Object Recognition, Dynamic Contact Simulation, Detection, and Control of the Flexible Musculoskeletal Hand Using a Recurrent Neural Network with Parametric Bias
Kento Kawaharazuka, Kei Tsuzuki, Moritaka Onitsuka, Yuki Asano, Kei Okada, Koji Kawasaki, Masayuki Inaba
TL;DR
This work tackles the difficulty of modeling a flexible musculoskeletal hand whose dynamics drift over time and initialization differences by introducing HADYNET, a recurrent neural network with parametric bias that encodes multiple hand dynamics into a compact PB. By learning a sensor-state equation $\bm{z}_{t}= \bm{h}_{1}(\bm{x}_{t}, \bm{p})$ and $\bm{y}_{t+1}= \bm{h}_{2}(\bm{z}_{t}, \bm{u}_{t}, \bm{p})$, the approach enables simultaneous object recognition, contact simulation, detection, and control within a single integrated network, adapting online by updating $\bm{p}$. The key contributions include (1) acquiring a PB-embedded sensor state model for a flexible hand, (2) demonstrating PB-based recognition of grasped objects and online adaptation to deterioration or initialization changes, (3) enabling contact simulation, anomaly detection via Mahalanobis distance, and gradient-based contact control, all implemented on the Musashi hand.
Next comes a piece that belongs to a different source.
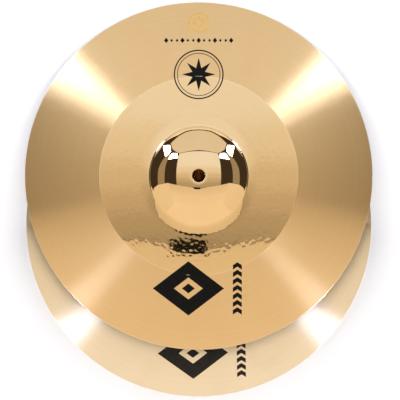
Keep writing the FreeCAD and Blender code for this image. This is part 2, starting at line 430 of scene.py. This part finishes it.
def edgeWearGroup():
    # mask that rises to 1 at a worn edge, which is at the given distance from the axis
    tree, given, out = startGroup(
        "edgeWear", {"Edge Radius": "value", "Width": "value", "Raggedness": "value"}, {"Mask": "value"}
    )
    place = ownPlace(tree)
    ragged = calculate(tree, "MULTIPLY", noise(tree, place, effects["raggedPatch"], 3.0), given["Raggedness"])
    away = calculate(tree, "SUBTRACT", axisDistance(tree, place), given["Edge Radius"])
    away = calculate(tree, "ADD", calculate(tree, "ABSOLUTE", away), ragged)
    near = calculate(tree, "SUBTRACT", 1.0, calculate(tree, "DIVIDE", away, given["Width"]))
    feed(tree, out["Mask"], calculate(tree, "MAXIMUM", near, 0.0, clamp=True))
    return tree


groups = {
    "latheLines": latheLinesGroup(),
    "patchyTone": patchyToneGroup(),
    "handling": handlingGroup(),
    "edgeWear": edgeWearGroup(),
}
print("shader groups:", len(groups))

wornEdge = {"colour": (0.93, 0.76, 0.52), "raggedness": 1.2}  # an edge that handling keeps bright
acrossGrooves = 0.25  # a quarter turn, so that lights spread at right angles to the turned lines

# one row per finish of the bronze; lengths in mm, bump is the depth of the lines
finishes = {
    "polishedBell": {
        "metal": (0.86, 0.62, 0.35), "warm": (0.84, 0.57, 0.28), "patch": 30.0, "tone": 0.5, "rings": 0.0,
        "roughness": 0.03, "smudges": 0.02, "specks": 0.04, "smudgeSize": 14.0,
        "groove": 0.5, "pass": 3.0, "passShare": 0.6, "breaks": 0.5, "bump": 0.0003,
        "anisotropic": 0.0, "edge": section["holeRadius"], "edgeWidth": 3.5,
    },
    "hammeredShoulder": {
        "metal": (0.83, 0.585, 0.315), "warm": (0.82, 0.56, 0.285), "patch": 22.0, "tone": 0.4, "rings": 0.12,
        "roughness": 0.045, "smudges": 0.03, "specks": 0.04, "smudgeSize": 18.0,
        "groove": 0.7, "pass": 3.4, "passShare": 0.7, "breaks": 0.6, "bump": 0.0006,
        "anisotropic": 0.0, "edge": section["shoulderTo"], "edgeWidth": 1.6,
    },
    "lathedBow": {
        "metal": (0.885, 0.615, 0.32), "warm": (0.875, 0.59, 0.295), "patch": 48.0, "tone": 0.35,
        "rings": 0.2, "roughness": 0.29, "smudges": 0.035, "specks": 0.03, "smudgeSize": 26.0,
        "groove": 0.55, "pass": 2.6, "passShare": 0.45, "breaks": 0.2, "bump": 0.003,
        "anisotropic": 1.0, "edge": section["rimRadius"], "edgeWidth": 2.2,
    },
    "cutRim": {
        "metal": (0.92, 0.72, 0.46), "warm": (0.88, 0.64, 0.36), "patch": 12.0, "tone": 0.5, "rings": 0.0,
        "roughness": 0.22, "smudges": 0.08, "specks": 0.0, "smudgeSize": 9.0,
        "groove": 0.25, "pass": 0.8, "passShare": 0.5, "breaks": 0.3, "bump": 0.002,
        "anisotropic": 0.0, "edge": section["rimRadius"], "edgeWidth": 1.0,
    },
    "lathedUnderside": {
        "metal": (0.84, 0.62, 0.36), "warm": (0.80, 0.54, 0.27), "patch": 60.0, "tone": 0.6, "rings": 0.45,
        "roughness": 0.40, "smudges": 0.08, "specks": 0.04, "smudgeSize": 30.0,
        "groove": 0.8, "pass": 3.4, "passShare": 0.5, "breaks": 0.25, "bump": 0.006,
        "anisotropic": 0.95, "edge": section["holeRadius"], "edgeWidth": 4.0,
    },
}
# painted light: a paler copy of the lathed bow for the lower cymbal, standing for the brighter light that
# falls on it
finishes["lathedBowPale"] = {
    **finishes["lathedBow"], "metal": (0.99, 0.845, 0.65), "warm": (0.98, 0.82, 0.61), "patch": 52.0}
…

The results show that updating only PB suffices to capture different grasp dynamics, supporting stable control and rapid adaptation, with practical impact for robust manipulation using soft or flexible hands in changing environments.
Abstract
The flexible musculoskeletal hand is difficult to modelize, and its model can change constantly due to deterioration over time, irreproducibility of initialization, etc. Also, for object recognition, contact detection, and contact control using the hand, it is desirable not to use a neural network trained for each task, but to use only one integrated network. Therefore, we develop a method to acquire a sensor state equation of the musculoskeletal hand using a recurrent neural network with parametric bias. By using this network, the hand can realize recognition of the grasped object, contact simulation, detection, and control, and can cope with deterioration over time, irreproducibility of initialization, etc. by updating parametric bias. We apply this study to the hand of the musculoskeletal humanoid Musashi and show its effectiveness.